Pyaung Gaung — The Burmese Peridot Locality in the Mogok Stone Tract
Pyaung Gaung — The Burmese Peridot Locality in the Mogok Stone Tract
A historic deposit producing some of the world's finest peridot crystals
Pyaung Gaung is a peridot-bearing locality within the Mogok Stone Tract of Upper Myanmar, north-east of the township of Mogok itself. The deposit is best known to the trade for fine, vivid yellowish-green peridot of high clarity and strong saturation, and is one of the small group of producers — alongside Sapat in Pakistan and the San Carlos Apache reservation in Arizona — whose material defines the upper end of the peridot market.

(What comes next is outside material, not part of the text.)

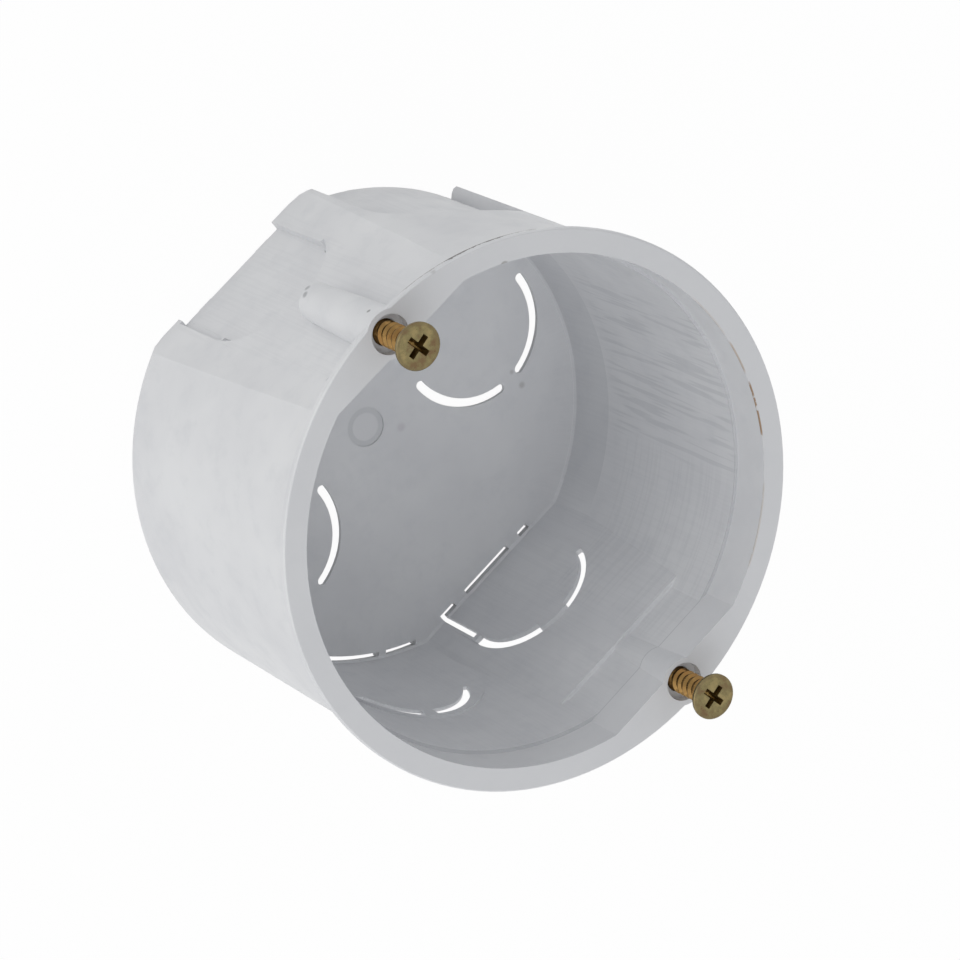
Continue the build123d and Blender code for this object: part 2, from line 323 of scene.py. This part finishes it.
zinc, tree = new_material("yellow_passivated_zinc")
place, axes = place_in_mm(tree)
side = add(tree, "Math", links={0: axes[0]}, operation="ABSOLUTE").outputs[0]
side = add(tree, "Math", {1: SCREW_OFFSET}, {0: side}, operation="SUBTRACT").outputs[0]
from_axis = add(tree, "CombineXYZ", links={0: side, 1: axes[1]}).outputs[0]
from_axis = add(tree, "VectorMath", links={0: from_axis}, operation="LENGTH").outputs["Value"]
height = axes[2]

# blotches of the coat over 1.3 mm, from brown through olive to straw
blotch = add(tree, "TexNoise", {"Scale": 0.75, "Detail": 4.0, "Roughness": 0.65}, {"Vector": place})
shade = add(tree, "ValToRGB", links={"Fac": blotch.outputs["Fac"]})
shade.color_ramp.elements[0].position = 0.36
shade.color_ramp.elements[0].color = linear("705c42")
shade.color_ramp.elements[1].position = 0.66
shade.color_ramp.elements[1].color = linear("90815a")
olive = shade.color_ramp.elements.new(0.5)
olive.color = linear("7b714f")
colour = shade.outputs["Color"]

# duller rim of the head, darker recess, and a browner shank
rim = together(tree, [
    between(tree, from_axis, 2.4, 3.0, 0.15),
    between(tree, height, 46.0, 49.0, 0.1),
], 0.4)
colour = tinted(tree, colour, rim, "6e6048")
recess = together(tree, [
    between(tree, from_axis, FROM_CENTRE, 1.5, 0.05),
    between(tree, height, 46.75, 48.05, 0.1),
], 0.6)
colour = tinted(tree, colour, recess, "8a6c34")
shank = together(tree, [
    between(tree, from_axis, FROM_CENTRE, 1.52, 0.1),
    between(tree, height, 30.0, 46.2, 0.5),
], 0.7)
colour = tinted(tree, colour, shank, "85602f")

# wear of the coat in its gloss and as shallow pits, drawn at 0.25 mm where the real wear is finer
SHANK_GLOSS = 0.2  # taken off the roughness
PIT_RISE = 0.02  # mm
worn = add(tree, "TexNoise", {"Scale": 4.0, "Detail": 3.0, "Roughness": 0.6}, {"Vector": place})
dull = add(tree, "MapRange", {1: 0.3, 2: 0.7, 3: 0.26, 4: 0.40}, {0: worn.outputs["Fac"]}).outputs[0]
glossier = add(tree, "Math", {1: SHANK_GLOSS}, {0: shank}, operation="MULTIPLY").outputs[0]
dull = add(tree, "Math", links={0: dull, 1: glossier}, operation="SUBTRACT").outputs[0]
pits = add(tree, "Math", {1: PIT_RISE}, {0: worn.outputs["Fac"]}, operation="MULTIPLY").outputs[0]
bump = add(tree, "Bump", {"Strength": 1.0, "Distance": MM}, {"Height": pits})
shader = add(
    tree, "BsdfPrincipled",
    {"Metallic": 0.9},
    {"Base Color": colour, "Roughness": dull, "Normal": bump.outputs[0]},
)
add(tree, "OutputMaterial", links={"Surface": shader.outputs["BSDF"]})

for name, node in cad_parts.items():
    node.data.materials.clear()
    node.data.materials.append(plastic if name == "box_body" else zinc)


# Screws: the head from the frame, and below it a right-hand thread. Heights and radii are in mm.

PITCH = 1.05
CREST = 1.48
CORE = 1.16
# one turn of the thread's outline, radius and height: root, rising flank, crest, falling flank, root
OUTLINE = ((CORE, 0.0), (CORE, 0.26), (CREST, 0.46), (CREST, 0.56), (CORE, 0.82), (CORE, PITCH))
STEPS = 36  # per turn
NECK = 46.68  # the head is cut here, and the thread ends a little higher, inside it
THREAD_TOP = 46.78
THREAD_FOOT = 33.22
TAPER_FROM = 34.3  # from here to the foot the thread narrows
TAPER = 0.45  # share of the radius lost at the foot
CREASE = math.radians(32)
MERGE = 2e-6  # metres, as the two below
CUT_SLACK = 1e-7
LEVEL_SLACK = 1e-6


def cut_and_close(mesh, level, keep_above):
    """Cuts the mesh level at a height in mm, drops one side and closes the cut with one flat face."""
    parts = mesh.verts[:] + mesh.edges[:] + mesh.faces[:]
    bmesh.ops.bisect_plane(
        mesh, geom=parts, dist=CUT_SLACK, plane_co=(0, 0, level * MM), plane_no=(0, 0, 1),
        clear_inner=keep_above, clear_outer=not keep_above,
    )
    open_edges = [edge for edge in mesh.edges if edge.is_boundary and
                  all(abs(vert.co.z - level * MM) < LEVEL_SLACK for vert in edge.verts)]
    bmesh.ops.holes_fill(mesh, edges=open_edges, sides=0)


def threaded_screw(name, node, body, x):
    """Visual screw in place of one frame node, with its axis x mm from the box's."""
    head = bmesh.new()
    head.from_mesh(node.data)
    head.transform(node.matrix_world)
    bmesh.ops.remove_doubles(head, verts=head.verts[:], dist=MERGE)
    cut_and_close(head, NECK, True)

    # spun from two turns below the foot, so that the cut there goes through whole thread
    thread = bmesh.new()
    start = THREAD_FOOT - 2 * PITCH
    turns = math.ceil((THREAD_TOP - start) / PITCH) + 1
    verts = [thread.verts.new(((x + r) * MM, 0, (start + z) * MM)) for r, z in OUTLINE]
    edges = [thread.edges.new(pair) for pair in zip(verts, verts[1:])]
    bmesh.ops.spin(
        thread, geom=verts + edges, cent=(x * MM, 0, 0), axis=(0, 0, 1), dvec=(0, 0, PITCH * MM / STEPS),
        angle=math.tau * turns, steps=STEPS * turns, use_merge=False, use_duplicate=False,
    )
    bmesh.ops.remove_doubles(thread, verts=thread.verts[:], dist=MERGE)
    cut_and_close(thread, THREAD_FOOT, True)
    cut_and_close(thread, THREAD_TOP, False)
    for vert in thread.verts:
        below = (TAPER_FROM - vert.co.z / MM) / (TAPER_FROM - THREAD_FOOT)
        if below > 0:
            share = 1 - TAPER * min(below, 1)
            vert.co.x = x * MM + (vert.co.x - x * MM) * share
            vert.co.y = vert.co.y * share

    lower = bpy.data.meshes.new(name + "_thread")
    thread.to_mesh(lower)
    thread.free()
    head.from_mesh(lower)
    bpy.data.meshes.remove(lower)
    bmesh.ops.recalc_face_normals(head, faces=head.faces[:])
    for face in head.faces:
        face.smooth = True
    for edge in head.edges:
        edge.smooth = len(edge.link_faces) == 2 and edge.calc_face_angle(0) < CREASE
    made = piece(name, head, zinc)
    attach(made, body)
    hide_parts(node.name)


threaded_screw("threaded_screw_left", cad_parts["screw_left"], "left_screw", -SCREW_OFFSET)
threaded_screw("threaded_screw_right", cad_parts["screw_right"], "right_screw", SCREW_OFFSET)


# Thin web that closes the straight slot of the knockout in the minus X flat, flush with its panel

WEB_SIZE = Vector((0.56, 0.95, 8.35)) * MM
WEB_CENTRE = Vector((-26.745, -7.73, 4.575)) * MM

web = bmesh.new()
bmesh.ops.create_cube(web, size=1.0)
bmesh.ops.scale(web, vec=WEB_SIZE, verts=web.verts[:])
bmesh.ops.translate(web, vec=WEB_CENTRE, verts=web.verts[:])
bmesh.ops.recalc_face_normals(web, faces=web.faces[:])
slot_web = piece("slot_web", web, plastic)
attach(slot_web, "box")


# Matt paper floor: white to the camera, with a little of the shadow kept, and white under the slots

FLOOR_REACH = 2.0  # metres to each side
WHITENESS = 0.97

paper, tree = new_material("matt_white_paper")
share = add(tree, "Math", {1: WHITENESS}, {0: seen_directly(tree)}, operation="MULTIPLY")
matt = add(tree, "BsdfDiffuse", {"Color": linear("f4f4f4")})
glow = add(tree, "Emission", {"Color": (1, 1, 1, 1), "Strength": 1.0})
mixed = add(tree, "MixShader", links={0: share.outputs[0], 1: matt.outputs[0], 2: glow.outputs[0]})
add(tree, "OutputMaterial", links={"Surface": mixed.outputs[0]})

sheet = bmesh.new()
bmesh.ops.create_grid(sheet, x_segments=1, y_segments=1, size=FLOOR_REACH)
floor = piece("floor", sheet, paper)


# Studio light: a soft cool world that shows as white, and four soft lamps

world = bpy.data.worlds.new("studio")
scene.world = world
world.use_nodes = True
tree = world.node_tree
tree.nodes.clear()
soft = add(tree, "Background", {"Color": (0.98, 0.99, 1.0, 1), "Strength": 0.48})
white = add(tree, "Background", {"Color": (1, 1, 1, 1), "Strength": 1.0})
mixed = add(tree, "MixShader", links={0: seen_directly(tree), 1: soft.outputs[0], 2: white.outputs[0]})
add(tree, "OutputWorld", links={"Surface": mixed.outputs[0]})

TARGET = Vector((0, 0, 21)) * MM  # middle of the box
LAMP_AWAY = 0.9  # metres
LAMP_SIZE = 0.8
WHITE = (1.0, 1.0, 1.0)
WARM = (1.0, 0.985, 0.955)


def lamp(name, azimuth, elevation, power, colour):
    """Square soft lamp aimed at the box, seen from the box at the angles given in degrees."""
    a, e = math.radians(azimuth), math.radians(elevation)
    way = Vector((math.cos(e) * math.cos(a), math.cos(e) * math.sin(a), math.sin(e)))
    data = bpy.data.lights.new(name, "AREA")
    data.shape = "SQUARE"
    data.size = LAMP_SIZE
    data.energy = power
    data.color = colour
    made = bpy.data.objects.new(name, data)
    made.location = TARGET + way * LAMP_AWAY
    made.rotation_euler = way.to_track_quat("Z", "Y").to_euler()
    scene.collection.objects.link(made)


lamp("key", 310, 55, 1.3, WHITE)
lamp("front", 266, 47, 1.15, WHITE)
lamp("side", 212, 15, 2.2, WARM)
lamp("back", 100, 38, 0.5, WHITE)

scene.view_settings.view_transform = "Standard"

Pyaung Gaung material has been worked intermittently for at least a century and has supplied many of the historic large peridots in private and museum collections, including stones traditionally attributed to the historic gem trade of Lower Burma and the wider Mogok district.
Geological setting
The Mogok Stone Tract is a metamorphic terrain of marbles, gneisses, and skarns formed during the collision of the Indian and Asian plates. While Mogok is most famous for ruby and red spinel from its calcite-rich marbles, the region's geology also includes ultramafic bodies — peridotites and serpentinised peridotites — that host the peridot at Pyaung Gaung. Peridot is the gem variety of forsteritic olivine, (Mg,Fe)2SiO4, and forms in mantle-derived rocks where magnesium dominates the iron content. The Mogok peridot occurs in association with chromite, spinel, and accessory chrome-bearing minerals that contribute trace-element signatures used by laboratories for origin determination.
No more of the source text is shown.